A good sealer extends concrete life by 50–100%. Recommendations:

  • First seal: 30 days after pour (concrete has cured but is still permeable)
  • Reseal: every 2–3 years for exterior surfaces
  • Type: acrylic for decorative surfaces, penetrating siloxane/silane for plain flatwork
  • Application: apply at 50–80°F, dry surface, no rain forecast for 24 hours

Sealed concrete repels water → less water in pores → less freeze damage.

Deicers — What to Use, What to Avoid

The wrong deicer can destroy concrete faster than 10 winters of plain weather.

Avoid:

  • ❌ Calcium chloride — penetrates and chemically attacks concrete
  • ❌ Magnesium chloride — same issue, less aggressive but still harmful
  • ❌ Urea or ammonium-based deicers — corrosive
  • ❌ Rock salt on concrete less than 1 year old

Use:

  • ✅ Plain sand for traction (no melt, but safe)
  • ✅ Calcium magnesium acetate (CMA) — gentle, expensive
  • ✅ Sodium chloride (rock salt) — only on concrete > 1 year, well-sealed
  • ✅ Mechanical removal (shovel/snowblower) before chemical

If you do use deicer, rinse the concrete with water once weather permits to remove residue.

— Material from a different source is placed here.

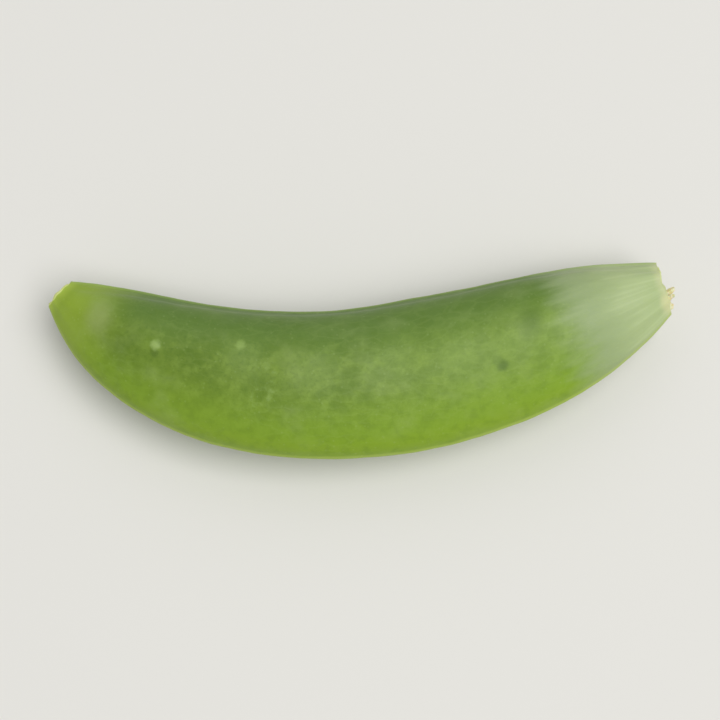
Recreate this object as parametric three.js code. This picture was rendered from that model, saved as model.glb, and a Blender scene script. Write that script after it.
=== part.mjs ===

Drainage Matters More Than Mix

Water that sits on or under concrete causes more damage than any other factor. Iowa clay soils hold water seasonally.

  • Slope flatwork ≥ 1/4” per foot away from buildings
  • Drain tile along basement walls and at base of retaining walls
  • No sitting puddles on driveways or patios
  • Downspouts discharged at least 4 ft from concrete
  • Sump pump discharges at least 6 ft from concrete

Signs Freeze-Thaw Damage Has Started

Catch problems early and you can extend life:

  • Surface scaling — top 1/8” flaking off → reseal immediately
  • Map cracking — fine spider-web cracks → likely shrinkage, monitor
  • Through cracks — full-depth cracks → seal with caulk, monitor for widening
  • Spalls at joints — common in Year 5–10, can be patched
  • Heaving — concrete pushed up → drainage issue, often needs replacement
  • Settlement — concrete sinking → subgrade failure, lift or replace

30-Year Maintenance Schedule

YearTask
0Pour with proper mix and joints
0.1Seal at 30 days post-pour
2Reseal
4Reseal, inspect joints, recaulk if needed
6Reseal, joint maintenance
8–10Reseal, possible spall patching
15Reseal, structural inspection
20Continue cycles, monitor for drainage issues
30+Evaluate replacement if damage is widespread

Concrete in Iowa is a 30+ year investment when treated right. Cut corners on mix, joints, sealing, or deicers and you’ll be repouring in 10–15.